Ring worked for five years as head of finance with an IFSC company, Bankgesellschaft Berlin and he is currently running a construction and property company, Green Castle Investments, which is working on several projects around Dublin.

The fifth member of the board is John Tuite, the former Sales Director of Beamish & Crawford, who has more than thirty years experience of the drinks industry.

The plan is to extract several income streams from the venture. To get beyond the web site’s front page, users will require a membership password. An initial fee of £500 a year per outlet will be charged. Secondly, advertising space will be available on the site. Suppliers will be able to engage in targeted advertising aimed at the trade. PubXchange.com will also look to develop management information systems for publicans on a customised basis at a cost of anywhere between £1,000 and £5,000 depending on the scale of the operation in question. Says Richard: “This will allow people to manage their administration, everything from accident reports to holiday rosters and wage sheets. The information is password protected.”

A fourth income stream will come in the form of online supplier listings, a virtual Yellow Pages style directory covering everything from legal firms to security companies. Drink trade suppliers will not , needless to say, be charged for being listed as their involvement is critical. At the heart of the system is an ordering facility. On the left of the screen, users will be able to choose from a list of different suppliers whether breweries, bottlers or providers of wines and spirits. Once users click under breweries, they will able to highlight a specific supplier before making an order.

“It will be possible to create all orders required in one visit to the site. Each supplier will receive his part of the order in e mail format. The main efficiency is in time saved in the placing of orders.” Methods of delivery will remain as before with each supplier delivering to the premises in the traditional fashion. The plan is to line up 350 users by Christmas and between 500 and 600 by next June. Already 55 members in the Dublin area where the project is being tested, have been lined up. A nationwide rollout is about to occur. All told there are some 15,000 licensed premises in Ireland so there is a large potential pool from which to draw and Richard Finnegan is keen to stress that they will be targeting premises of all types, rural and urban, small and large.

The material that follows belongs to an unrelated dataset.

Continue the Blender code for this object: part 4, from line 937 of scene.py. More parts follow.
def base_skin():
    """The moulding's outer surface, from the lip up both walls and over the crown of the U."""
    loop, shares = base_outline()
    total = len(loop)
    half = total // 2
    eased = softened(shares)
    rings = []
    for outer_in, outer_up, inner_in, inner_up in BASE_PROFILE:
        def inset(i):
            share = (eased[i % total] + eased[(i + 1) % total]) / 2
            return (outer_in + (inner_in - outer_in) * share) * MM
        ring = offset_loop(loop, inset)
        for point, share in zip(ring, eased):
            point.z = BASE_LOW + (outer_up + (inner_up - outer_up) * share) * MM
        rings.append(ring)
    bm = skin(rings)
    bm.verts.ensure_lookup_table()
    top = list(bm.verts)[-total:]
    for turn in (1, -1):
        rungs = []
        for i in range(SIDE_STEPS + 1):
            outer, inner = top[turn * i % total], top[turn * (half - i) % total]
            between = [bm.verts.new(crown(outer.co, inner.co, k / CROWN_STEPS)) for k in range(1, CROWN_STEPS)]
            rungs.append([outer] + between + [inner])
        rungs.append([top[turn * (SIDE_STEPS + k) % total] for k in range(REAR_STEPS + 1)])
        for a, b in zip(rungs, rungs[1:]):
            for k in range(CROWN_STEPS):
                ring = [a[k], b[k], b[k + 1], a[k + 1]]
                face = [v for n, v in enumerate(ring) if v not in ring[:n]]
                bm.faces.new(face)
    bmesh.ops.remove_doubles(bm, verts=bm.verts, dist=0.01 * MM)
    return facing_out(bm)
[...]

PubXchange.com has been attracting outside interest. The group were in discussions with Hugh O’Regan, proprietor of the trendy Liffeyside Morrison Hotel. O’Regan has been involved in another internet venture, Bar Trader. “We looked at their business model and eventually decided that there were no real synergies,” says Richard.

The company is currently in negotiations with an unnamed venture capitalist on a new round of finance.

Over the next two years, the plan is to expand the business to target markets around Europe, growing through venture capital investment. The sales director is uncomfortably aware that he was born on April Fool’s Day. To date, there are few signs that either he, or his young MD, Richard Finnegan, have lived up to that particular early billing.